There are eight (8) console utilities currently available.

  • dv_del.py: Bulk (unpublished) file deletion utility

  • dv_ldc_uploader.py: A utility which scrapes Linguistic Data Consortium metadata from their website, converts it to Dataverse JSON and uploads it, with the possibility of including local files. As of early 2023, there is an issue which requires attaching a manually downloaded certificate chain. Don’t worry, that’s not as hard as it sounds.

  • dv_manifest_gen.py: Creates a simple tab-separated value format file which can be edited and then used to upload files as well as file-level metadata. Normally files will be edited after creation, usually in a spreadsheet like Excel.

  • dv_pg_facet_date.py: A server-based tool which updates the publication date facet and performs a study reindex.

  • dv_record_copy.py: Copies an existing Dataverse study metadata record to a target collection, or replace a currently existing record.

  • dv_release.py: A bulk release utility. Either releases all the unreleased studies in a Dataverse or individually if persistent identifiers are available.

  • dv_replace_licences: Replaces the licence associated with a PID with text from a Markdown file. Also available as dv_replace_licenses for those using American English.

  • dv_upload_tsv.py: Takes a tsv file in the format from dv_manifest_gen.py and does all the uploading and metadata entry.

More information about these can be found on the console utilities page.

Python package: dataverse_utils

This package contains a variety of utility functions which, for the most part, allow uploads of files and associated metadata without having to touch the Dataverse GUI or to have complex JSON attached.

For example, the upload_file requires no JSON attachments:

dataverse_utils.upload_file('/path/to/file.ext',
                            dv='https://targetdataverse.invalid'
                            descr='A file description',
                            tags=['Data', 'Example', 'Spam'],
                            dirlabel=['path/to/spam'],
                            mimetype='application/geo+json') 

Consult the API reference for full details.

ldc

The ldc component represents the Linguistic Data Consortium or LDC. The ldc module is designed to harvest LDC metadata from its catalogue, convert it to Dataverse JSON, then upload it to a Dataverse installation. Once the study has been created, the general dataverse_utils module can handle the file uploading.

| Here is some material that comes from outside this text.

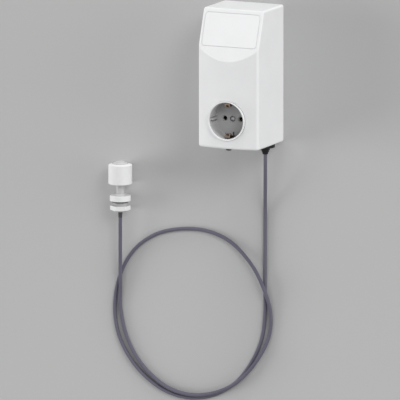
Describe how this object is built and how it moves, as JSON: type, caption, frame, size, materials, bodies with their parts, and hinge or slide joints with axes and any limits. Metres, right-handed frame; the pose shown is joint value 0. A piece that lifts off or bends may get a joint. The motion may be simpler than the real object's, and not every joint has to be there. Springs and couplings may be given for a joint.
{
  "type": "plug-in float switch alarm unit",
  "caption": "Plug-in mains unit with a bowed case, sloped front, earthed through socket and mute button, and a small float switch on a looped sensor lead.",
  "frame": {"origin": "midway between the two mains pins, on the end face of the plug boss", "axes": "+X to the case's right seen from the front, +Y up the case towards its sloped end, +Z out of the front along the plug and socket axis; the case's back, the lead and the float switch lie on the plane z = 0.0175"},
  "size_m": [0.2039, 0.4445, 0.1076],
  "materials": {
    "housing_white": "fine satin moulding",
    "label_white": "matt foil, bare",
    "socket_grey": "satin moulding",
    "contact_brass": "bright strip",
    "earth_copper": "spring bronze",
    "bar_copper": "bare copper",
    "pin_nickel": "nickel plate",
    "screw_steel": "zinc plate",
    "board_green": "solder mask",
    "relay_blue": "satin moulding",
    "core_dark": "varnished laminations",
    "part_black": "satin moulding",
    "fuse_white": "ceramic",
    "terminal_green": "satin moulding",
    "gland_black": "satin rubber",
    "cord_violet": "smooth soft jacket",
    "float_white": "satin moulding",
    "stem_grey": "satin moulding",
    "gasket_grey": "soft rubber",
    "magnet_dark": "sintered",
    "reed_glass": "clear glass"
  },
  "bodies": {
    "case": {"housing_hood": "housing_white", "rear_plate": "housing_white", "plug_body": "housing_white", "plug_screws": "screw_steel", "label_plate": "label_white", "case_screws": "screw_steel", "plug_pin_left": "pin_nickel", "plug_pin_right": "pin_nickel", "plug_earth_strips": "contact_brass", "earth_bar": "contact_brass", "neutral_bar": "bar_copper", "live_feed_bar": "bar_copper", "switched_live_bar": "bar_copper", "socket_cup": "socket_grey", "contact_base": "part_black", "socket_screw": "screw_steel", "socket_fixing_screws": "screw_steel", "contact_sleeve_left": "contact_brass", "contact_sleeve_right": "contact_brass", "circuit_board": "board_green", "board_screws": "screw_steel", "relay": "relay_blue", "transformer": "core_dark", "capacitor": "part_black", "fuse": "fuse_white", "terminal_block": "terminal_green", "buzzer": "part_black", "mute_switch": "part_black", "cable_gland": "gland_black", "gland_nut": "part_black", "sensor_cord": "cord_violet", "mount_flange": "float_white", "float_stem": "stem_grey", "stem_cap": "float_white", "reed_switch": "reed_glass", "flange_gasket": "gasket_grey", "lock_nut": "float_white"},
    "float_body": {"float": "float_white", "float_magnet": "magnet_dark"},
    "button_body": {"mute_button": "part_black"},
    "upper_clip_body": {"earth_clip_upper": "earth_copper"},
    "lower_clip_body": {"earth_clip_lower": "earth_copper"}
  },
  "joints": [
    {"name": "float_slide", "type": "slide", "parent": "case", "child": "float_body", "axis": [0, -1, 0], "range_m": [0, 0.01]},
    {"name": "mute_press", "type": "slide", "parent": "case", "child": "button_body", "axis": [0, 1, 0], "range_m": [0, 0.0008], "stiffness_N_per_m": 400},
    {"name": "upper_clip_bend", "type": "hinge", "parent": "case", "child": "upper_clip_body", "pos_m": [0, 0.019, 0.0681], "axis": [-1, 0, 0], "range_deg": [0, 6], "stiffness_Nm_per_rad": 0.3},
    {"name": "lower_clip_bend", "type": "hinge", "parent": "case", "child": "lower_clip_body", "pos_m": [0, -0.019, 0.0681], "axis": [1, 0, 0], "range_deg": [0, 6], "stiffness_Nm_per_rad": 0.3}
  ]
}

The ldc module requires the dryad2dataverse package.

Because of this, it requires a tiny bit more effort, because LDC material doesn’t have the required metadata. Here’s snippet that shows how it works.

import dataverse_utils.ldc as ldc

ldc.ds.constants.DV_CONTACT_EMAIL='iamcontact@test.invalid'
ldc.ds.constants.DV_CONTACT_NAME='Generic Support Email'
KEY = 'IAM-YOUR-DVERSE-APIKEY'

stud = 'LDC2021T02' #LDC study number

a = ldc.Ldc(stud)
a.fetch_record()
#Data goes into the 'ldc' dataverse
info = a.upload_metadata(url='https://dataverse.invalid', 
                         key=KEY, 
                         dv='ldc')
hdl =  info['data']['persistentId'] 

with open('/Users/you/tmp/testme.tsv') as fil:
    du.upload_from_tsv(fil, hdl=hdl,dv='https://dataverse.invalid', 
                       apikey=KEY)

Note that one method uses key and the other apikey. This is what is known as ad hoc.

More information is available at the API reference.